無序銅鍺合金之穿隧電子能態密度研究

Abstract

摘要 在真實的世界當中，非有序固體之電子傳輸特性非常的重要。一般普遍認為局域效應及無序增強電子-電子交互作用對無序系統皆有重要的影響。許多實驗的結果（例如溫度相關傳輸特性、磁電阻、以及弱無序地帶中在電子能面上展現庫侖異常的現象），都可用上述兩個理論來解釋。但是，當無序性持續增強，可以導致系統發生金屬-絕緣體相變，目前尚未有一個明確的物理機制可以描述這個現象。因此，我們製作了一系列從弱無序過渡到強無序的三維銅鍺樣品，並以低溫穿隧實驗來探討電子-電子交互作用在這轉換間所扮演的角色。 我們的樣品（CuxGe100-x）可以藉著改變銅鍺間相對之莫耳比例(30>x>11)來控制樣品的無序程度，此無序程度隨著銅的相對莫耳比例（x）減少而增加。我們的數據顯示：無論是在弱無序到強無序的過渡地帶，或是在強無序地帶，因為庫侖異常，都使得電子能態密度在費米能面附近出現減小的現象。這個異常的現象隨系統趨於弱無序迅速地減弱。除此之外，我們還發現在過渡地帶能態密度與能量成對數關係（Nn(E)μ ln(E)）；而在強無序地帶更接近絕緣態處，能態密度與能量成指數關係（Nn(E)μEm）），此處m在低能量，約等於1.45；在高能量，近似於0.5。這些數據顯示，無序增強電子-電子交互作用，確實是導致弱無序轉變至強無序的一個重要機制，而且，在這兩個區域，對傳輸特性以及穿隧電子能態密度有不同的影響。

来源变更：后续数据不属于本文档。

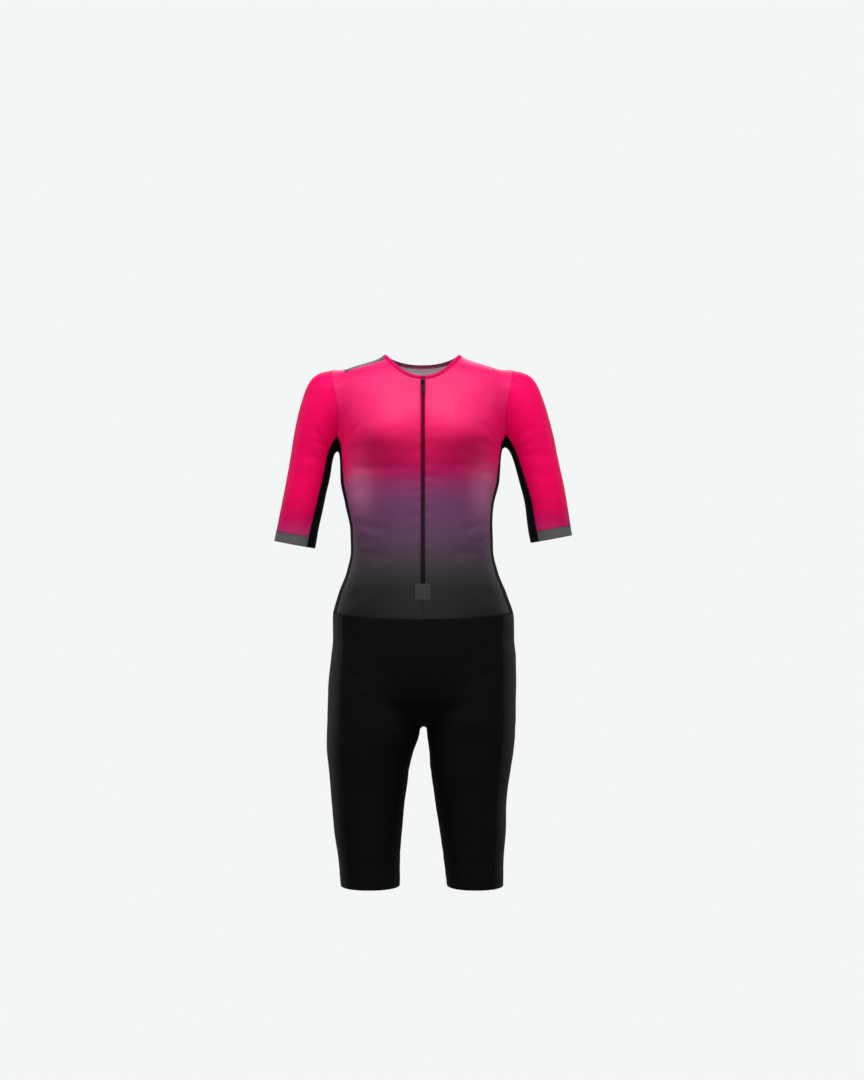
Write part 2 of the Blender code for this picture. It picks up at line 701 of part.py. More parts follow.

ABSTRACT The electronic properties of disordered solids are very important in real systems. It is generally accepted that both localization and disordered enhanced electron-electron interaction play important roles. Many experimental results of temperature dependent transport, magnetoresistance, Coulomb anomalous behavior of the density of states in weakly disordered regime, can be interpreted by theories. However, when the degree of the disorder is increased leading to a Metal-Insulator transition, a description of complete transition incorporating both theories is unclear. Thus, we made a series of three dimensional CuxGe100-x samples spanning from weakly to strongly disordered regime and performed tunneling and transport measurements at low temperatures to study electron-electron interaction effects in both regimes. For our samples, the degree of disorder can be easily controlled by adjusting the relative molar concentration between Cu and Ge (30>x>11). Disorder increases with decreasing the relative concentration of Cu, x. Our data show that Coulomb anomaly cause a strong depression in density of states Nn(E) near the Fermi energy in the crossover and strongly disordered regime. This anomaly weakens rapidly when CuGe film is near the weakly disordered regime. In addition, our result that Nn(E) is proportional to ln(E) in crossover regime can not be described by the current theory. Moreover, in more strongly disordered regime, Nn(E) seems to be proportional to Em, where m is roughly 1.45 in low energy and roughly 0.5 in high energy. These data indicate that the disorder enhanced electron-electron interaction effects can drive the crossover form weak disorder to strong disorder, and has different influences in transport and tunneling density of state of the samples in these two regimes.